You can turn that argument around just as easily. Why is metadata about a post part of the post itself? You cannot write to comments_count. That discussion becomes clearer once you start using dedicated read and write “models”, where the comments_count could then become a field on the read side schema.

1 Like

I think we’re basically talking about the same thing. The data structure here would be the read model for let’s say a list of posts, where the number of comments is equally as important as the title of the post, for example. That is why I would like both to exist together in the same map, and also why I wouldn’t expect to be able to write to the comment count.
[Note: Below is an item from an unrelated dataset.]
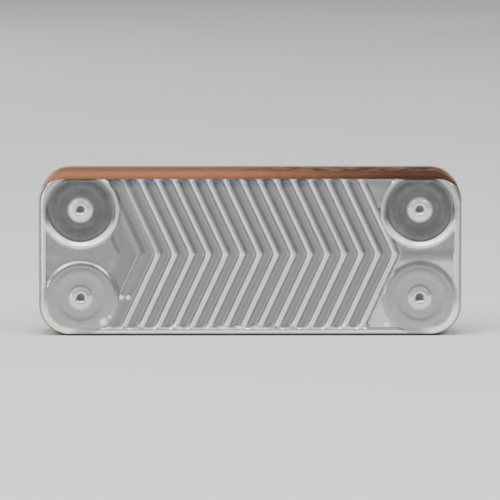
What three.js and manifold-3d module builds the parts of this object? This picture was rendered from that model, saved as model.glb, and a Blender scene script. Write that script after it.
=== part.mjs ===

Although, at that point, just writing the entire select clause manually may make the most sense.

Not sure what you mean, why must “the schema will still need to have the key” be true? select_merge explicitly deals with just adding extra data on top of already loaded data. Seems to cover OP’s case and I am not sure I get what’s the reservation against it.

OK, but you can explicitly take care of it. Just select_merge in the right place – or move the field to someplace else in some final function, called before the data is returned to the caller.

Because merging a key that does not exist on the schema raises an error. This is intended behaviour, since the documentation mentions it as well:

If the map on the left side is a struct, Ecto will check all of the field on the right previously exist on the left before merging.